** begin Dataset content **

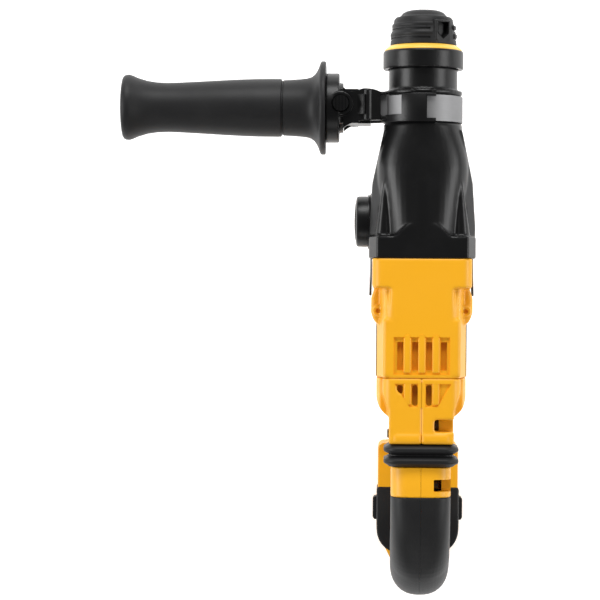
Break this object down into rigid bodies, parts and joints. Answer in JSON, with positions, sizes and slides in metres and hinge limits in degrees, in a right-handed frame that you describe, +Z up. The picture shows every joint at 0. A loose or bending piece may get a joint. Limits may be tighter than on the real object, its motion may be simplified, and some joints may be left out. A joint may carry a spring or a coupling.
{
  "type": "cordless rotary hammer",
  "caption": "Bare cordless rotary and demolition hammer with quick-change chuck, swivelling side handle, mode knob, sprung D handle and slide-on battery foot.",
  "frame": {"origin": "on the spindle axis, at the mouth of the steel tool holder inside the rubber nose cap", "axes": "+Y along the spindle towards the tool bit, +Z up from the battery foot to the top of the housing, +X to the operator's right; the side handle points along -X"},
  "size_m": [0.2246, 0.3741, 0.1947],
  "materials": {
    "yellow_plastic": "satin, fine moulded grain",
    "accent_plastic": "smooth",
    "black_plastic": "fine moulded grain",
    "gloss_black": "smooth",
    "black_rubber": "soft matte overmould",
    "case_black": "glass-filled nylon over the gears",
    "steel": "ground",
    "dark_steel": "black oxide",
    "band_steel": "bead-blasted, matte",
    "bronze": "sintered",
    "copper": "enamelled wire",
    "laminated": "stamped laminations",
    "cast_alloy": "die-cast",
    "board": "potted"
  },
  "bodies": {
    "tool_body": {"gearcase": "case_black", "bearing_plate": "cast_alloy", "flange_screws": "dark_steel", "spindle_bearing": "steel", "spindle_bush": "bronze", "shaft_bearings": "steel", "selector_bezel": "black_plastic", "motor_housing": "yellow_plastic", "stator_core": "laminated", "stator_coils": "copper", "motor_bearings": "steel", "motor_end_cap": "black_plastic", "controller": "board", "rear_shell_left": "yellow_plastic", "rear_shell_right": "yellow_plastic", "body_screws": "dark_steel", "bellows": "black_rubber", "damper_springs": "dark_steel", "guide_rod": "steel", "pivot_pin": "steel", "foot_pad_left": "black_rubber", "foot_pad_right": "black_rubber", "terminal_block": "black_plastic"},
    "spindle": {"tool_spindle": "steel", "spindle_gear": "steel", "dust_cap": "black_rubber", "nose_circlip": "dark_steel", "sleeve_spring": "dark_steel"},
    "locking_sleeve": {"chuck_sleeve": "black_plastic", "accent_ring": "accent_plastic", "lock_ring": "dark_steel"},
    "ball_left": {"locking_ball_left": "steel"},
    "ball_right": {"locking_ball_right": "steel"},
    "beat": {"beat_piece": "steel"},
    "ram": {"striker": "steel"},
    "piston_body": {"piston": "steel"},
    "trunnion": {"piston_trunnion": "steel"},
    "wobble": {"wobble_ring": "steel"},
    "drive_shaft": {"intermediate_shaft": "steel", "wobble_hub": "steel"},
    "clutch": {"mode_clutch": "steel"},
    "fork": {"shift_fork": "cast_alloy"},
    "selector": {"selector_knob": "gloss_black", "selector_shaft": "steel"},
    "motor_rotor": {"rotor": "steel", "cooling_fan": "black_plastic"},
    "direction_switch": {"direction_bar": "black_plastic"},
    "rear_handle": {"handle_shell_left": "yellow_plastic", "handle_shell_right": "yellow_plastic", "handle_grip_left": "black_rubber", "handle_grip_right": "black_rubber", "handle_screws": "dark_steel", "trigger_switch": "black_plastic"},
    "trigger_body": {"trigger": "black_plastic"},
    "side_handle": {"clamp_band": "band_steel", "clamp_carrier": "black_plastic"},
    "depth_button": {"depth_stop_button": "gloss_black"},
    "grip": {"side_grip": "black_rubber", "side_grip_core": "black_plastic"},
    "bolt": {"clamp_bolt": "steel"}
  },
  "joints": [
    {"name": "rotor_spin", "type": "hinge", "parent": "tool_body", "child": "motor_rotor", "pos_m": [0, -0.19, -0.008], "axis": [0, 1, 0], "continuous": true},
    {"name": "shaft_spin", "type": "hinge", "parent": "tool_body", "child": "drive_shaft", "pos_m": [0, -0.12, -0.032], "axis": [0, 1, 0], "continuous": true},
    {"name": "spindle_spin", "type": "hinge", "parent": "tool_body", "child": "spindle", "pos_m": [0, -0.05, 0], "axis": [0, 1, 0], "continuous": true},
    {"name": "sleeve_pull", "type": "slide", "parent": "spindle", "child": "locking_sleeve", "axis": [0, -1, 0], "range_m": [0, 0.008], "stiffness_N_per_m": 400, "springref_m": -0.01, "deforming": ["sleeve_spring"]},
    {"name": "ball_left_release", "type": "slide", "parent": "spindle", "child": "ball_left", "axis": [-1, 0, 0], "range_m": [0, 0.0017]},
    {"name": "ball_right_release", "type": "slide", "parent": "spindle", "child": "ball_right", "axis": [1, 0, 0], "range_m": [0, 0.0017]},
    {"name": "beat_piece_slide", "type": "slide", "parent": "spindle", "child": "beat", "axis": [0, 1, 0], "range_m": [0, 0.003]},
    {"name": "striker_slide", "type": "slide", "parent": "spindle", "child": "ram", "axis": [0, 1, 0], "range_m": [-0.003, 0.009]},
    {"name": "wobble_swing", "type": "hinge", "parent": "tool_body", "child": "wobble", "pos_m": [0, -0.126, -0.032], "axis": [1, 0, 0], "range_deg": [-11, 11]},
    {"name": "piston_slide", "type": "slide", "parent": "tool_body", "child": "piston_body", "axis": [0, -1, 0], "range_m": [-0.0063, 0.0063]},
    {"name": "trunnion_turn", "type": "hinge", "parent": "piston_body", "child": "trunnion", "pos_m": [0, -0.126, 0], "axis": [1, 0, 0], "range_deg": [-11.5, 11.5]},
    {"name": "selector_turn", "type": "hinge", "parent": "tool_body", "child": "selector", "pos_m": [-0.036, -0.127, -0.015], "axis": [-1, 0, 0], "range_deg": [-60, 60]},
    {"name": "fork_shift", "type": "slide", "parent": "tool_body", "child": "fork", "axis": [0, -1, 0], "range_m": [-0.0018, 0.0018]},
    {"name": "clutch_shift", "type": "slide", "parent": "drive_shaft", "child": "clutch", "axis": [0, -1, 0], "range_m": [-0.0018, 0.0018]},
    {"name": "direction_slide", "type": "slide", "parent": "tool_body", "child": "direction_switch", "axis": [1, 0, 0], "range_m": [0, 0.004]},
    {"name": "handle_swing", "type": "hinge", "parent": "tool_body", "child": "rear_handle", "pos_m": [0, -0.333, -0.136], "axis": [-1, 0, 0], "range_deg": [-0.4, 2], "stiffness_Nm_per_rad": 150, "deforming": ["bellows", "damper_springs"]},
    {"name": "trigger_pull", "type": "slide", "parent": "rear_handle", "child": "trigger_body", "axis": [0, -1, 0], "range_m": [0, 0.007], "stiffness_N_per_m": 500, "springref_m": -0.006},
    {"name": "side_handle_swivel", "type": "hinge", "parent": "tool_body", "child": "side_handle", "pos_m": [0, -0.0555, 0], "axis": [0, 1, 0], "continuous": true},
    {"name": "depth_button_push", "type": "slide", "parent": "side_handle", "child": "depth_button", "axis": [0, 0, -1], "range_m": [0, 0.003], "stiffness_N_per_m": 600, "springref_m": -0.002},
    {"name": "side_grip_twist", "type": "hinge", "parent": "side_handle", "child": "grip", "pos_m": [-0.1, -0.0555, 0], "axis": [-1, 0, 0], "range_deg": [0, 360]},
    {"name": "clamp_bolt_slide", "type": "slide", "parent": "side_handle", "child": "bolt", "axis": [1, 0, 0], "range_m": [0, 0.0013]}
  ],
  "couplings": [
    {"joint": "shaft_spin", "follows": "rotor_spin", "ratio": -0.23077},
    {"joint": "spindle_spin", "follows": "rotor_spin", "ratio": 0.076923},
    {"joint": "ball_left_release", "follows": "sleeve_pull", "ratio": 0.2},
    {"joint": "ball_right_release", "follows": "sleeve_pull", "ratio": 0.2},
    {"joint": "piston_slide", "follows": "wobble_swing", "m_per_rad": 0.0322},
    {"joint": "trunnion_turn", "follows": "wobble_swing", "ratio": 1},
    {"joint": "fork_shift", "follows": "selector_turn", "m_per_rad": 0.00165},
    {"joint": "clutch_shift", "follows": "selector_turn", "m_per_rad": 0.00165},
    {"joint": "clamp_bolt_slide", "follows": "side_grip_twist", "m_per_rad": 0.00019894}
  ]
}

** end Dataset content **

## Exercise prompt
Pull every line containing "with" from the data.

## Final result
Break this object down into rigid bodies, parts and joints. Answer in JSON, with positions, sizes and slides in metres and hinge limits in degrees, in a right-handed frame that you describe, +Z up. The picture shows every joint at 0. A loose or bending piece may get a joint. Limits may be tighter than on the real object, its motion may be simplified, and some joints may be left out. A joint may carry a spring or a coupling.
  "caption": "Bare cordless rotary and demolition hammer with quick-change chuck, swivelling side handle, mode knob, sprung D handle and slide-on battery foot.",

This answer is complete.